In Croquet, the visual models, data models, and behavior models of your ideas and your PC content “just live there together” to be molded by you and everyone in your team, group, department, classroom… simultaneously, as we do in real life. The software programs or content behaviors are “just there” for you to mold in any open computer language. You can create, share, or use other’s tools for finding and viewing on the fly. No separate applications with incompatible ways to see and change your content (though it can still share its content in legacy formats with those legacy applications).

PC’s have changed our social/business/home life because they are general purpose, understandable, improvable, and available everywhere we are in life. Croquet makes the current crop of PC’s more much more general purpose, more understandable, more quickly improvable, and more universally available… all working together to even greater benefit.

Legacy developers were limited by hardware and their technical training about working within those limits. Technical advances have removed those limits but the software environments they create have not advanced beyond those limits.

To save us and our children frustration and time, we must help everyone move to the next level where we all comfortably live with and be surrounded by our content, any time we choose, and thereby become masters of our content at home, in business, and as participating members of an advancing society.

Anonymous said...

Croquet is to the Web+Windows GUI as the world of Oz is to B/W photographs of Dorothy's farm.

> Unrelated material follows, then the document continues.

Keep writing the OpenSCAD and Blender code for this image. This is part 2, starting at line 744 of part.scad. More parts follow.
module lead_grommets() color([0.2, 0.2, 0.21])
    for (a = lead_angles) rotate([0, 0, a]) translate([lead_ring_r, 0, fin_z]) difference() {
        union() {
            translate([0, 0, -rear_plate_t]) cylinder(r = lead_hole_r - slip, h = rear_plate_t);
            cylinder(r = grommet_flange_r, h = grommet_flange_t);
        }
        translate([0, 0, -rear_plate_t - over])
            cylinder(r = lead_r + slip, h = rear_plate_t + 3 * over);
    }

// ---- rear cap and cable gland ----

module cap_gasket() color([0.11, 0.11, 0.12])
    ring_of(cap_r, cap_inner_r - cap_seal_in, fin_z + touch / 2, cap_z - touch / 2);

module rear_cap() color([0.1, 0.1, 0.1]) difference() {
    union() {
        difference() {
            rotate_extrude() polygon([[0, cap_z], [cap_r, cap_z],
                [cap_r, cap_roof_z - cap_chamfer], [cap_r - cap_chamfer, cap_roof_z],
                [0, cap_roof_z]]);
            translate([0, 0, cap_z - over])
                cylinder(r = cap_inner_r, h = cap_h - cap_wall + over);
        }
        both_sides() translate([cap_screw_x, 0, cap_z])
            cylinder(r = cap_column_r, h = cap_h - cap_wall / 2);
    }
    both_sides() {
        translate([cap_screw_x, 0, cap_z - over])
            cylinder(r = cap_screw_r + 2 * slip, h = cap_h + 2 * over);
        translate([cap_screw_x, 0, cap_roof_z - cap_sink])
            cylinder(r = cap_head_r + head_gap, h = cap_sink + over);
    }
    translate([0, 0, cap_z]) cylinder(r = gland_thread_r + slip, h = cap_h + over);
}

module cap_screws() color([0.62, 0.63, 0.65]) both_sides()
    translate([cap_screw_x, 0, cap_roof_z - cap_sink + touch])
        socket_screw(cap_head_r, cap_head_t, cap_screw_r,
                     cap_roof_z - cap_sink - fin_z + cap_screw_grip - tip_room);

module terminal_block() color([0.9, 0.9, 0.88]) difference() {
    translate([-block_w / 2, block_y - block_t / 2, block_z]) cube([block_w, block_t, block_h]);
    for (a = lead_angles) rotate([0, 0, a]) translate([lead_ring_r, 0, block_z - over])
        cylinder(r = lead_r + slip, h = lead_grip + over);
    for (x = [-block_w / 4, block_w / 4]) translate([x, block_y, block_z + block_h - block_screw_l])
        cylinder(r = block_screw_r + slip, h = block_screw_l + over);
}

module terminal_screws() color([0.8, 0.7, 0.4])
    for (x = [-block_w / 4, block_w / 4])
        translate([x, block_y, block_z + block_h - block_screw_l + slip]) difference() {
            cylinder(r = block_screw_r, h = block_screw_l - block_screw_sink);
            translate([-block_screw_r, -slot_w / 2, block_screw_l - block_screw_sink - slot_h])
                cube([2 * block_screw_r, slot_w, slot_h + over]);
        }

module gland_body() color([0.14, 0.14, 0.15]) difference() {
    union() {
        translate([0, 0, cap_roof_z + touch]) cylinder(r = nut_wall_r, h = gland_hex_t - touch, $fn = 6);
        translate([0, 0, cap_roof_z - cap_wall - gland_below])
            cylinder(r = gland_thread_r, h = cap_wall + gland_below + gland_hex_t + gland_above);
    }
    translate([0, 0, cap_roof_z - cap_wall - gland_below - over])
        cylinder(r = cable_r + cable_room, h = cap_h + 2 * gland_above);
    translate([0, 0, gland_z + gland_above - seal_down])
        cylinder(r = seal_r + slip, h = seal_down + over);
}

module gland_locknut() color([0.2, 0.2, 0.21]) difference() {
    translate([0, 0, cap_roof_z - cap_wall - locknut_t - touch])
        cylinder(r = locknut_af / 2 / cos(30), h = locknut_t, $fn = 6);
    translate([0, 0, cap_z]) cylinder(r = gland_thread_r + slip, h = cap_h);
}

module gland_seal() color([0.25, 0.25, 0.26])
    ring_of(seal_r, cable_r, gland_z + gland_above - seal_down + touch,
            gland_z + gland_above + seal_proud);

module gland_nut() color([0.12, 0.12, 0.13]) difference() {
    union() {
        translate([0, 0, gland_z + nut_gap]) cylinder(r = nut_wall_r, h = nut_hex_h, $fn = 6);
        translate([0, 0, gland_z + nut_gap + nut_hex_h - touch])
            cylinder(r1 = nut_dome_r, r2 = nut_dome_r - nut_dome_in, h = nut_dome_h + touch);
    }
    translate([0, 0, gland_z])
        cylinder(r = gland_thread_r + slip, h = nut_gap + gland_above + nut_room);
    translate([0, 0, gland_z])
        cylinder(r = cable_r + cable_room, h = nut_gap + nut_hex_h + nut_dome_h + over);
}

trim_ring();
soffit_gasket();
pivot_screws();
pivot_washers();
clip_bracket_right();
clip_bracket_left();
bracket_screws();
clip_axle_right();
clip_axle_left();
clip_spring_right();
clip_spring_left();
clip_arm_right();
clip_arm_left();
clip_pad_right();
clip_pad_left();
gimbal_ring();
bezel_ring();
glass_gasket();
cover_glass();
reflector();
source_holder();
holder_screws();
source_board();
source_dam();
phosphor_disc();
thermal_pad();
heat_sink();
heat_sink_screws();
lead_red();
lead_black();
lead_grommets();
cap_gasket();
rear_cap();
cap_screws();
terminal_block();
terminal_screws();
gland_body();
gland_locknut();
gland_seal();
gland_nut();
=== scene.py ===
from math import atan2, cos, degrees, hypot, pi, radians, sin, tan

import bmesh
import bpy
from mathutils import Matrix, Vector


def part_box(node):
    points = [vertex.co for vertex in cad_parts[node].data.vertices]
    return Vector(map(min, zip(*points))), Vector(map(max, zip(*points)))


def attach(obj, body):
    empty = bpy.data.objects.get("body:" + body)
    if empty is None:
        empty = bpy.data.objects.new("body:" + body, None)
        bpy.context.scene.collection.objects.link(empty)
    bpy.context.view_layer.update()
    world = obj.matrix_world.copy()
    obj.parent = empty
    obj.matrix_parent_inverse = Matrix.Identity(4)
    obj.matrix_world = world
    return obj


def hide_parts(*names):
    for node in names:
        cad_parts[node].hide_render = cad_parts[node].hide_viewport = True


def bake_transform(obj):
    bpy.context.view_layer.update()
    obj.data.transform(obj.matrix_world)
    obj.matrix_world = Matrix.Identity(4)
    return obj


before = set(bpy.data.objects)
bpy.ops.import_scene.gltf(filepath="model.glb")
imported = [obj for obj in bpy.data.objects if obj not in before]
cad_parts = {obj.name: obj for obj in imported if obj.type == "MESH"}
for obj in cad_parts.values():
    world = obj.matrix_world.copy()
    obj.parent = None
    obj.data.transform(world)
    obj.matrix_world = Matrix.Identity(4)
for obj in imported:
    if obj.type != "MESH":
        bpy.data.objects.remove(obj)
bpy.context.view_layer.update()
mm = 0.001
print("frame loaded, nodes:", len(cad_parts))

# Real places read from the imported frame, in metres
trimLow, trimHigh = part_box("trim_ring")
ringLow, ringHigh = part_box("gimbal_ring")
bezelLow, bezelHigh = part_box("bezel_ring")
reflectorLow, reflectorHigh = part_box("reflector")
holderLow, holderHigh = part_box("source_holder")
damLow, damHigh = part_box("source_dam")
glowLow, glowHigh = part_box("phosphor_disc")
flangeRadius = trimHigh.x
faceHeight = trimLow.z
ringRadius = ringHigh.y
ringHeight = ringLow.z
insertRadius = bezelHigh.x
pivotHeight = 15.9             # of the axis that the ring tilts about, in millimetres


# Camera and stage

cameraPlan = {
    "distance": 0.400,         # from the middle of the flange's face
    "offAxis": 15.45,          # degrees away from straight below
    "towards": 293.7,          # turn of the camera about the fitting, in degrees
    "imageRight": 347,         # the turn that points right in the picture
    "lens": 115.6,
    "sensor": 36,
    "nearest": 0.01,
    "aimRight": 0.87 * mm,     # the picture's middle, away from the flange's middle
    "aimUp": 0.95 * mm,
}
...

Croquet makes computing useful and relevant to a mass audience by making the act of computing more like the ways people actually work together in the real world to learn, build, and share information. In croquet, people aren't "users"; they're creators working within trusted networks. They:

--see and manipulate 3-dimensional images, not static web pages;

--interact with representations of people, not just text boxes;

--have rich, textured conversations like the ones you have around a table or a room instead of then-he-said then-she-said messages.

Croquet will bring real community and collaboration to personal computing. Any organization that depends on rich human interactions based on visual information and high trust among individuals will find value in using croquet to replicate off-line collaborative efforts.

Anonymous said...

I feel compelled to ask if the name Croquet can add anything to the discovery of an elevator pitch. Does the game of Croquet have important ideas that can help? What are they? If not, is there a better name?